There’s some real (and highly relevant) “data”. Trump critics should be ecstatic at such prospects for actual peace and the defeat of ISIS. Instead, they want to claim and devote articles to this tripe that Trump doesn’t know Israel is in the Middle East.

Of course Trump says silly things, like all of us do. How would anyone reading this (but especially Trump critics) like to have every word of yours dissected, parsed, cynically interpreted to fit into some narrative? He said a silly thing here. The difference is that the critics make what I believe to be a fantastically implausible and hyper-insulting claim based on the silly thing said, that I think was a simple slip of the tongue. I don’t conclude as they do because it is implausible, and I don’t believe things I believe to be utterly implausible. And I don’t conclude that people are imbeciles and ignoramuses unless there is compelling reason to do so.

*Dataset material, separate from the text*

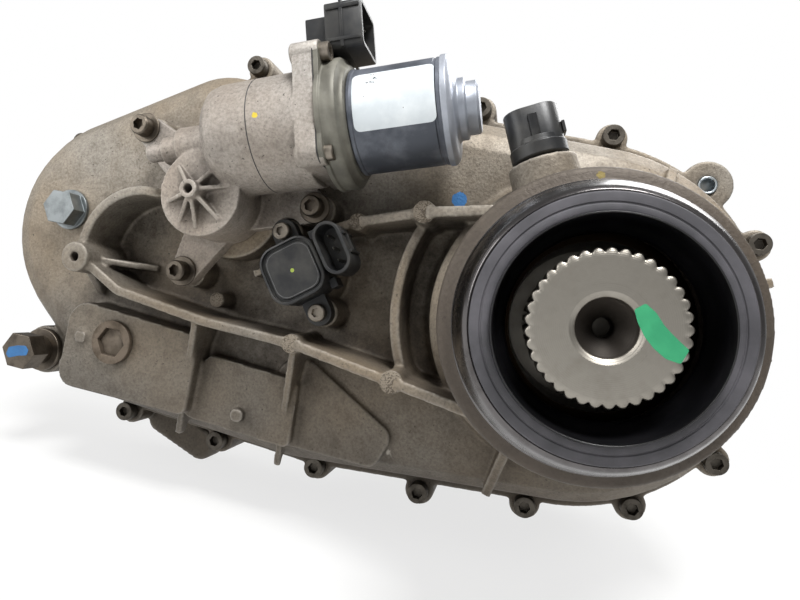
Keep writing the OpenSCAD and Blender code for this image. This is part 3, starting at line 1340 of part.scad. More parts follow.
front_case();
rear_case();
case_bolts();
big_lug_bush();
fill_plug();
drain_plug();
ear_bolt();
ear_washer();
rear_seal();
yoke_bushing();
input_seal();
front_output_seal();
outer_races();
bearing_balls();
ring_gear();
fork_rail();
actuator_housing();
actuator_screws();
motor_bell();
motor_can();
motor_magnets();
motor_end_cap();
motor_connector();
position_sensor();
sensor_screws();
speed_sensor();
main_shaft();
main_races();
tone_ring();
friction_plates();
input_shaft();
input_race();
pilot_bush();
planet_carrier();
planet_gear_1();
planet_gear_2();
planet_gear_3();
range_sleeve();
range_fork();
shift_shaft();
cam_drum();
worm_wheel();
position_gear();
motor_armature();
sensor_rotor();
drive_sprocket();
steel_plates();
front_output_shaft();
driven_sprocket();
front_races();
companion_flange();
flange_nut();
silent_chain();
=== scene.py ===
# %% [markdown]
# # Dressing a transfer case
# The solids of this gearbox come from the CAD frame, one object for each piece of metal,
# rubber or plastic. Here they get the finish of the real ones: dusty die-cast aluminium,
# turned steel, black paint and moulded nylon. Blender adds only what the solids leave out.

# %% Load the frame
import math
import bmesh
import bpy
from mathutils import Matrix, Vector


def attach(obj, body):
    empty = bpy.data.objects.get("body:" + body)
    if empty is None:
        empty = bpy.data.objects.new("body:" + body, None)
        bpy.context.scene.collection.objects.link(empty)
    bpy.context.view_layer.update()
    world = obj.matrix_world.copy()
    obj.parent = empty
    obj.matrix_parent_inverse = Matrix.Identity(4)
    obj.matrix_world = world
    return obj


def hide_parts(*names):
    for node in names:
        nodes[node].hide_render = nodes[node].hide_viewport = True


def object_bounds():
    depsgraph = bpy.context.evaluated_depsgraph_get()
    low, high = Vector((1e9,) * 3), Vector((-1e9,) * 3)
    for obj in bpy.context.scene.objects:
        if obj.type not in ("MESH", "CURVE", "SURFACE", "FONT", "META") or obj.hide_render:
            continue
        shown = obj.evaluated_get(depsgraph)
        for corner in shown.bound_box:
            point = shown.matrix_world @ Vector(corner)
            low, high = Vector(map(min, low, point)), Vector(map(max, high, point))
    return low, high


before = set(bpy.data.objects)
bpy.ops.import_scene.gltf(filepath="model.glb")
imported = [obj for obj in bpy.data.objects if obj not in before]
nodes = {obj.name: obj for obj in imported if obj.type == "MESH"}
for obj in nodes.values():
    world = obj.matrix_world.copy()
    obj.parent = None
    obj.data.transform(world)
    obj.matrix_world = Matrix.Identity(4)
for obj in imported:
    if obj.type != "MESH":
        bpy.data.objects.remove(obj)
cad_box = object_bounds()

# %% [markdown]
# Lengths in a workshop are millimetres and Blender's are metres, so one number turns the
# first into the second. Behind the mounting face the case runs along -Y. On the bench a point
# is measured with x to the right, y up and z backwards from that face. stand() takes a shape
# that is drawn upright at the origin and puts it where it belongs on the case. The motor lies
# on a slope above the shift axis, so its shapes are drawn along one line and laid down once.

# %% Bench frame
MM = 0.001
shift_axis = (-149.075, 21.5)
left_axis_x = -219.075
tail_face = 258.0
motor_plane, motor_slope = 198, 15.4
worm_distance, motor_offset = 20.6, 17


def stand(x, y, z, turn=0.0):
    """Places a shape that is drawn upright at the origin: turned by turn degrees, then moved."""
    bench_to_scene = Matrix(((1, 0, 0, 0), (0, 0, -1, 0), (0, 1, 0, 0), (0, 0, 0, 1)))
    return (Matrix.Scale(MM, 4) @ bench_to_scene @ Matrix.Translation((x, y, z))
            @ Matrix.Rotation(math.radians(turn), 4, "Z"))


slope_x, slope_y = math.cos(math.radians(motor_slope)), math.sin(math.radians(motor_slope))
motor_start = (shift_axis[0] + motor_offset * slope_x - worm_distance * slope_y,
               shift_axis[1] + motor_offset * slope_y + worm_distance * slope_x)
on_main_axis = stand(0, 0, 0)
along_motor = stand(*motor_start, motor_plane, motor_slope) @ Matrix.Rotation(math.radians(90), 4, "Y")
print("motor axis starts at", [round(v, 1) for v in motor_start])

# %% [markdown]
# Colours are written as they look on a screen, in hex, and a shader wants them linear.
# One function turns them. A second one adds a node with its settings and its links,
# which keeps each material readable as a list of what it does.

# %% Colour and node helpers
def linear(code):
    """sRGB hex to linear red, green, blue and alpha."""
    parts = [int(code[i:i + 2], 16) / 255 for i in (1, 3, 5)]
    return [c / 12.92 if c <= 0.04045 else ((c + 0.055) / 1.055) ** 2.4 for c in parts] + [1.0]


def add(tree, kind, inputs=None, **settings):
    """Adds a shader node, sets it up and links what is given as a socket."""
    node = tree.nodes.new("ShaderNode" + kind)
    for key, value in settings.items():
        setattr(node, key, value)
    for key, value in (inputs or {}).items():
        if isinstance(value, bpy.types.NodeSocket):
            tree.links.new(value, node.inputs[key])
        else:
            node.inputs[key].default_value = value
    return node


def new_material(name):
    """A material with its tree, and Object coordinates counted in millimetres."""
    material = bpy.data.materials.new(name)
    material.use_nodes = True
    tree = material.node_tree
    tree.nodes.clear()
    place = add(tree, "TexCoord").outputs["Object"]
    scaled = add(tree, "Mapping", {"Vector": place, "Scale": (1 / MM, 1 / MM, 1 / MM)})
    return material, tree, scaled.outputs["Vector"]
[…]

President Trump is not stupid. He managed to become President when no one thought he could do so. Do his relentless critics think that’s easy (ask 16 other Republican primary candidates about it)? Do they think a profoundly dumb and stupid man can manage to do that? If Hillary was so blasted brilliant and intelligent (as Democrat talking-points would have it), how in the world did she lose to this supposed troglodyte? What sense does that make? None!

Trump hyper-critics can interpret all this stuff they bring up daily (at a 93% or so rate on the major liberal newscasts, according to a recent Harvard study), according to the “narrative” all they like. I don’t buy it. The same basic fallacy is simply applied over and over again. It has an appearance of strength, but strength is only as good as the weakest link in the chain, or weakest rope strand.

In this present case, there isn’t a link at all, or the slightest rope strand. It’s simply absurd and ludicrous. If this kind of nonsense doesn’t expose the pure silliness and non-substantial and irrational nature of much of the literally rabid, fanatical, obsessive Trump criticism, nothing will.